— Start —

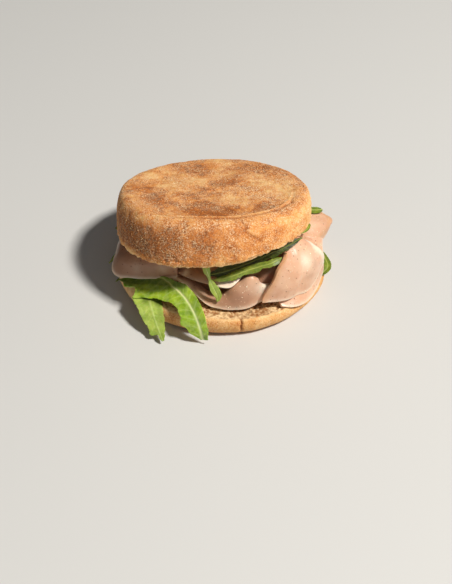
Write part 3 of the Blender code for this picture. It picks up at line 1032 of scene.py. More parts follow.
@dataclass
class Heel:
    """Lower half: flat griddled base, rounded crust side and a torn, open cut face."""

    radius: float = 54.4
    base_radius: float = 47.5
    flat_below: float = 0.01
    cut_height: float = 9.6
    fall_x: float = 0.055
    fall_y: float = 0.03
    outline_waves: Triples = ((2, 0.35, 40), (3, 0.3, 100), (5, 0.2, 10))
    outline_bumps: Triples = ((-98, 38, -2.2), (-25, 20, 1.0))
    split_angle: float = -78.5
    columns: int = 640
    spacing: float = 0.46

    def profile(self) -> list[tuple[float, float]]:
        """Closed profile: base, crust side, lip and cut face.

        Returns:
            (radius, height) points.
        """
        side = self.cut_height
        base = [(0.0, 0.0), (24.0, 0.0), (44.0, 0.0)]
        crust = [(44.0, 0.0), (self.base_radius, 0.0), (49.6, 0.3), (51.2, 0.9), (52.5, 1.8), (53.4, 2.9),
                 (54.1, 4.2), (self.radius, 5.7), (54.3, 7.1), (53.8, side - 1.3), (53.1, side - 0.5),
                 (52.3, side - 0.05), (51.4, side + 0.1), (47.5, side - 0.5), (34.0, side - 0.4)]
        middle = [(34.0, side - 0.4), (20.0, side - 0.2), (0.0, side - 0.1)]
        return (even_profile(base, 2.0)[:-1] + even_profile(crust, self.spacing)[:-1]
                + even_profile(middle, 1.4))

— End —

◆ **Task objective**:
Starting with the first line of the data above, copy each line exactly until you reach the line with "and cut face."; include that line as well.

◆ **Result**:
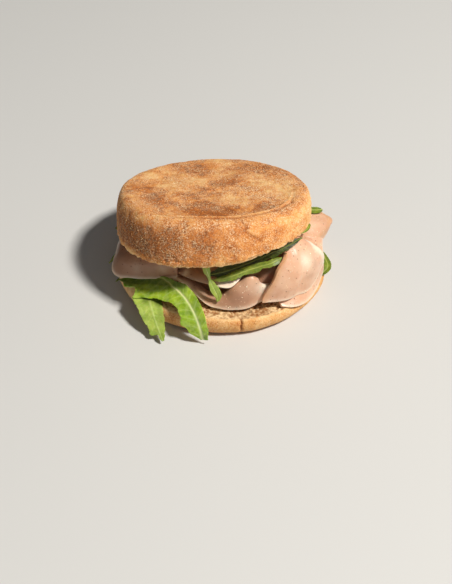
Write part 3 of the Blender code for this picture. It picks up at line 1032 of scene.py. More parts follow.
@dataclass
class Heel:
    """Lower half: flat griddled base, rounded crust side and a torn, open cut face."""

    radius: float = 54.4
    base_radius: float = 47.5
    flat_below: float = 0.01
    cut_height: float = 9.6
    fall_x: float = 0.055
    fall_y: float = 0.03
    outline_waves: Triples = ((2, 0.35, 40), (3, 0.3, 100), (5, 0.2, 10))
    outline_bumps: Triples = ((-98, 38, -2.2), (-25, 20, 1.0))
    split_angle: float = -78.5
    columns: int = 640
    spacing: float = 0.46

    def profile(self) -> list[tuple[float, float]]:
        """Closed profile: base, crust side, lip and cut face.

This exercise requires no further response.